Despite WHISEC’s denial that their trainings were linked to any human rights violation, there is ample evidence showing otherwise. The United States involvement in Latin America has always been, and remains to be security and economics, but that approach has contradicted the very principles of freedom and democracy they promote. Many human rights violations have been committed directly or indirectly, in their pursuit of their economic and security interest. Human rights groups and social movements are increasingly united in decrying the use of army troops and militarized police in repressing popular movements and defending corporations in their efforts to wrest resource-rich lands from communities.

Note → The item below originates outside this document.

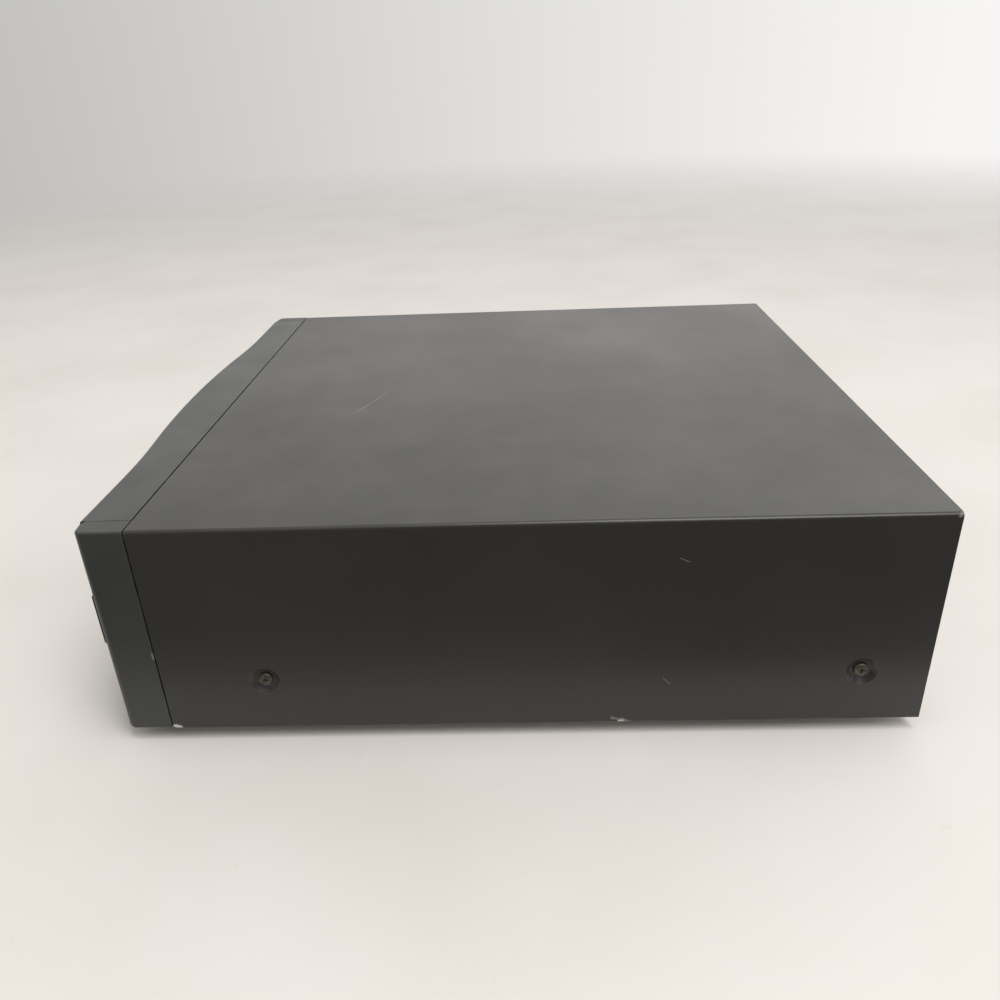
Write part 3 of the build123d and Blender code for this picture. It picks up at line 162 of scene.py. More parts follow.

What the priority should be instead, is building strong, transparent judicial institutions to address human rights crimes and ensure accountability. To eradicate the evil of violent crime, investment is needed, not in military equipment or police and military training. The focus should be assisting in providing unbiased and sustainable economic development that addresses the basic needs of the poor. This, I believe, will result to a better security and economic gain for the United States.

One Comment

  1. Luntango Suun Gann Gi

    Ha, Ha, Ha, Mr. Ndow – I smile! MIT’s own Noam Chomsky has detailed the criminal activity of the United States in Latin America and Globally. Chomsky’s book “Rogue State USA” was reviewed for Gambia’s Daily Observer by myself some 10 years ago. The criminality of USA actions Globally continues – the USA Senate itself told us so in its recent report into the CiA. So your contribution does make me smile.